Its main disadvantages are:

  • sugnificantly greater administrative overhead than MoinMoin (although much of this is one-off setup or introduction of new features)
  • poor support for page templates (although templated data fields and transclusion will be useful features in the longer term)
  • poor local documentation

mediawiki offers many features that are suitable for the Online Dictionary project - ability to create and edit entries, store version histories, exercise editorial control to freeze definitions if necessary, internal hyperlinking, indexing and search engines, the ability to annotate and discuss articles. It is also suitable as a dissemination platform. It offers good support for maths and images, both of which are considered essential for an effective crystallography dictionary. It is therefore proposed to base the public Online Dictionary service on this software platform.

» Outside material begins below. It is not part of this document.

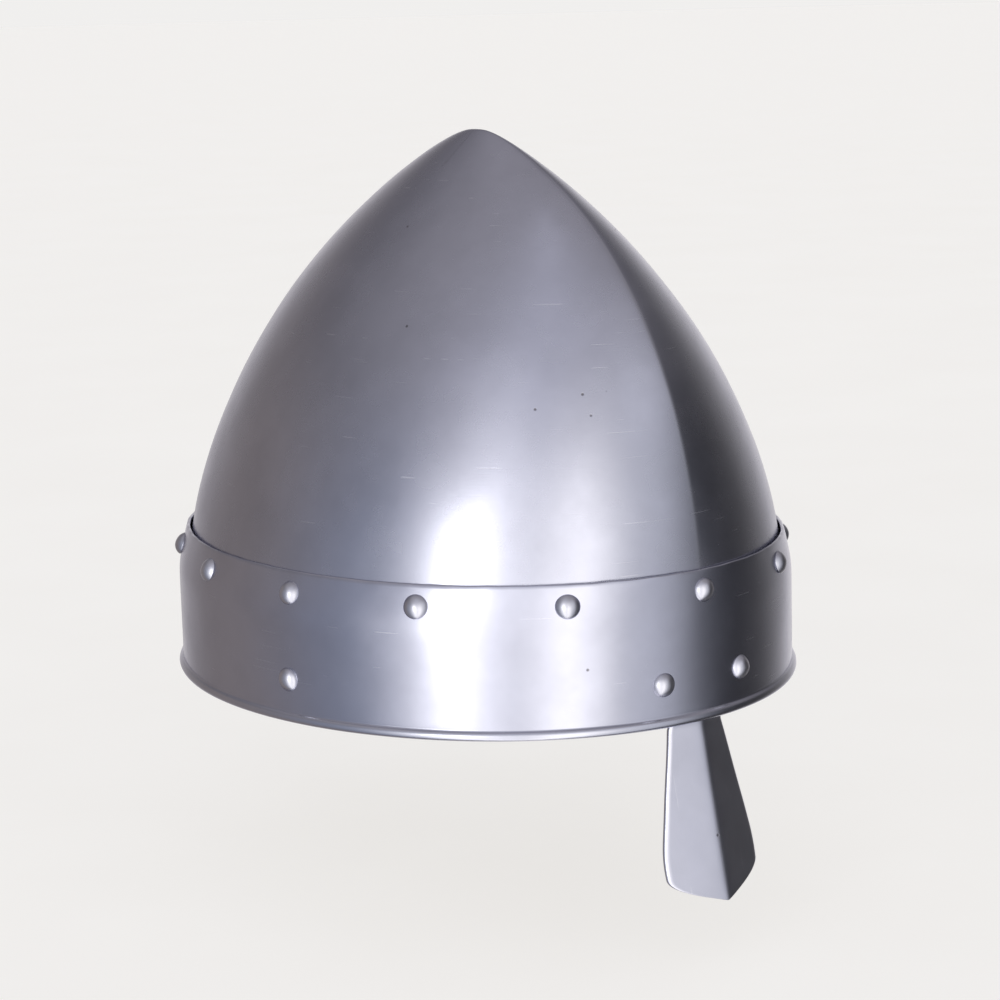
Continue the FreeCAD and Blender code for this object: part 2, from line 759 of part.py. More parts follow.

APPENDIX: Membership of the Working Group

The initial membership of the Working Group established in Florence consisted of:

  • Andre Authier (Chair)
  • John Helliwell
  • Bill Clegg
  • Paola Spadon
  • I. David Brown
  • Brian McMahon

Giovanni Ferraris, as Chair of the Commission on Inorganic and Mineral Structures, Massimo Nespolo, as Chair of the Commission on Mathematical and Theoretical Crystallography and Peter Strickland, Managing Editor of IUCr publications, as observer, subsequently joined the group. Howard Flack also provided sample entries and useful feedback.